Saturday, April 26, 2014

Guest column: Fresh Zombies

Today we're going to here from F.J.R. Tichnell, author of the upcoming YA novel "Confessions of The Very First Zombie Slayer (That I Know Of)." She's going to talk to us about the challenges of keeping zombie fiction new and exciting:

With all the zombie-related fiction out now, how do you make them seem fresh?

It's true, everyone does seem to be zombie obsessed lately, myself included. As with any trend, lots of zombie stories run together, following all the same tropes and rehashing the same material.

Thanks to the significant lead time in publishing, I had no idea while I was writing Confessions of the Very First Zombie Slayer (That I Know of) just how big this whole zombie thing was going to get by the time release day rolled around. I'm not one to jump on a bandwagon, certainly not if I don't have something new in mind to contribute, but with all the zombie fiction in existence both before and since I wrote Zombie Slayer, I still see something missing from all there is to choose from.

Cassie’s story is that something.

The vast majority of zombie fiction is written by men, about male protagonists, for a primarily male audience. That's not to say that there aren't female zombie-fic lovers -- I'm proud beyond words to be part of a healthy generation of she-geeks who don't fear the icky bits -- but we continue to be mostly an afterthought.

What zombie fiction there is that's written with a female audience in mind, particularly a teenage female audience, tends to be either unrelentingly depressing dystopia, or sentient zombie romance that isn't particularly zombie-ish.

Now, I'm a fan of a broad spectrum of horror. I like dark stuff, including serious zombie fiction, but zombies of the unromantic and non-sentient variety also have a lot of potential for silliness and humor that's only been widely explored in R-rated guy-oriented comedies.

I wanted to bring the fun of zombie slaying to new zombie geeks, especially girls. I wanted to write about a girl who can crush skulls, love a fellow human, and still crack a smile.

Zombie Slayer's categorical distinctions aside, though, the most important part of making any story fresh is not to depend on the gimmicks to make the story.

You can tell a story about zombies or about vampires or about a machete-wielding slasher, but unless you're the first person in a generation or two to use that device, you'll have just another zombie (or what-have-you) story.

There are only so many stories you can tell about zombies. People run from zombies. People hide from zombies. People do bad things because of zombie and angst about it.

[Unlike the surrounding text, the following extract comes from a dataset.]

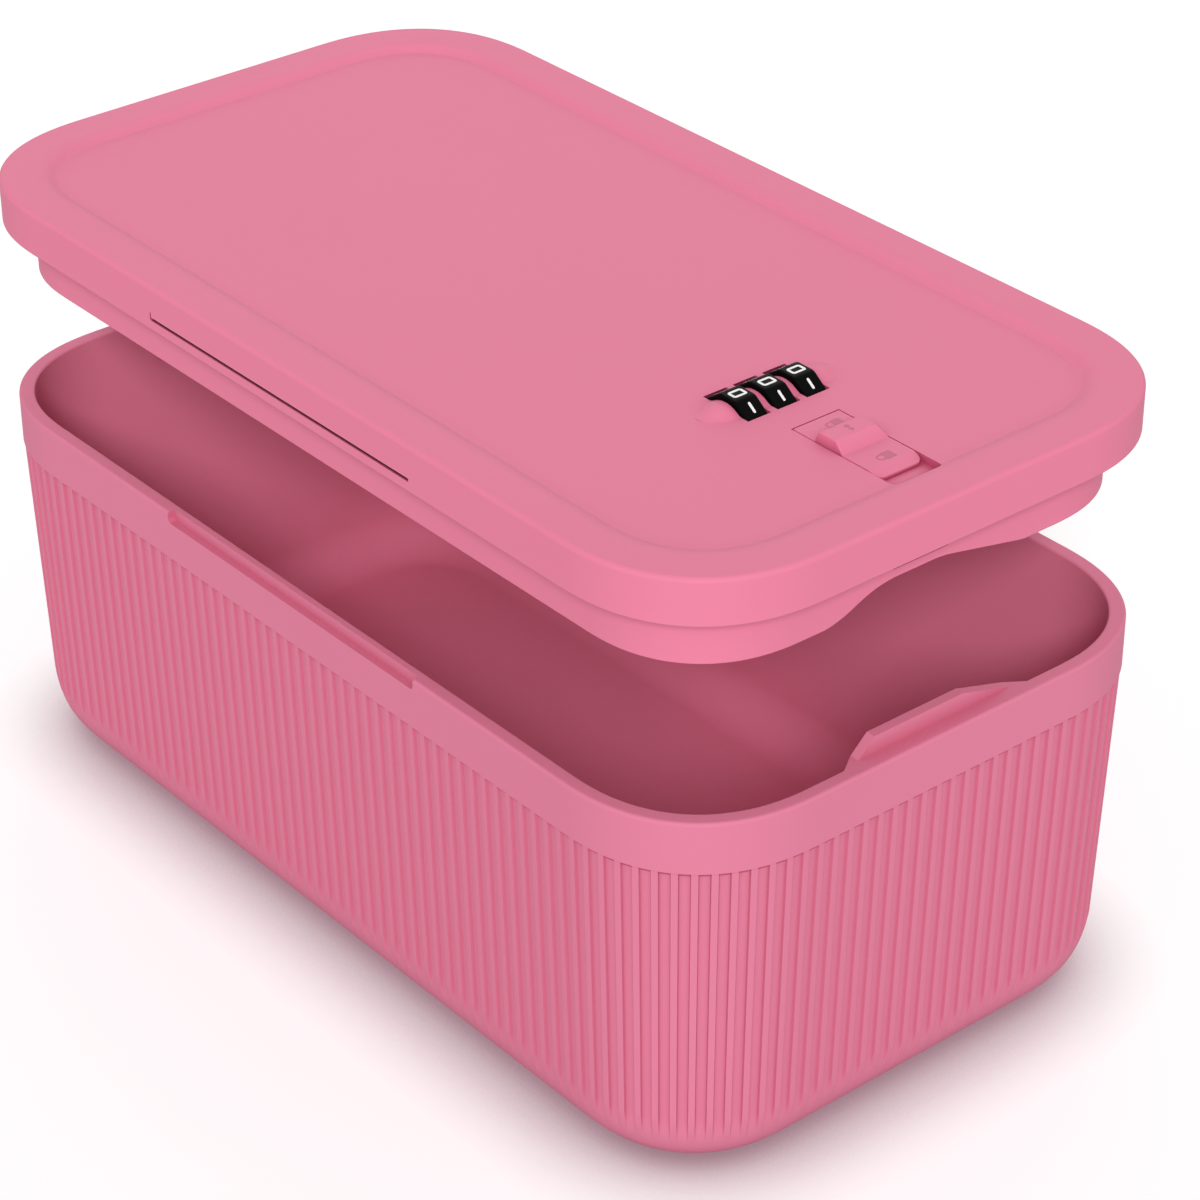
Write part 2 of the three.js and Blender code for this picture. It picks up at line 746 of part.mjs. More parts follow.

The stories that stand out, other than the ones that can pull off being remembered simply for coming first, are the ones that are about characters.

Ideally, Horror, Sci-Fi, Fantasy, and contemporary settings should be support and seasoning for the story of the characters' self discovery and relationships, not a crutch or replacement.

I had lots of fun with the zombies in Confessions of the Very First Zombie Slayer (That I Know of). There's plenty of brain-mashing action to go around, but at its core, it's a road trip story. It's about a group of friends working out their issues, strengthening their friendships, and coming of age together, and I hope that, as well as enjoying the zombies, readers will come to love Cassie and her companions as much as I do.

Confessions of the Very First Zombie Slayer (That I Know of) blurb:

The world is Cassie Fremont’s playground. Her face is on the cover of every newspaper, she has no homework, no curfew, and no credit limit, and she spends her days traveling the country with her friends, including a boy who would flirt with death just to turn her head. Life is just about perfect—except that those newspaper headlines are about her bludgeoning her crush to death with a paintball gun, she has to fight ravenous walking corpses every time she steps outside, and one of her friends is still missing, trapped somewhere in the distant, practically impassable wreckage of Manhattan. Still, Cassie’s an optimist. More prone to hysterical laughter than hysterical tears, she’d rather fight a corpse than be one, and she won’t leave a friend stranded when she can simply take her road trip to impossible new places to find her, even if getting there means admitting to that boy that she might just love him, too. Skillfully blending effective horror with unexpected humor, this diary-format novel is a fast-paced and heartwarming read.

F.J.R. Titchenell bio:

F.J.R. Titchenell is an author of Young Adult Sci-Fi and Horror fiction. She is represented by Jennifer Mishler of Literary Counsel and currently lives in San Gabriel, California with her husband and fellow author, Matt Carter, and their pet king snake, Mica.

The "F" is for Fiona, and on the rare occasions when she can be pried away from her keyboard, her kindle, and the pages of her latest favorite book, Fi can usually be found over-analyzing the inner workings of various TV Sci-Fi universes or testing out some intriguing new recipe, usually chocolate-related.

Confessions of the Very First Zombie Slayer (That I Know of) is F.J.R. Titchenell’s first novel. Her first novel coauthored with Matt Carter, Splinters, will be available fall of 2014.


Other details:

Confessions of the Very First Zombie Slayer (That I Know of) is F.J.R. Titchenell’s debut novel, to be released May 6th, 2014. It is a Young Adult Horror-Comedy.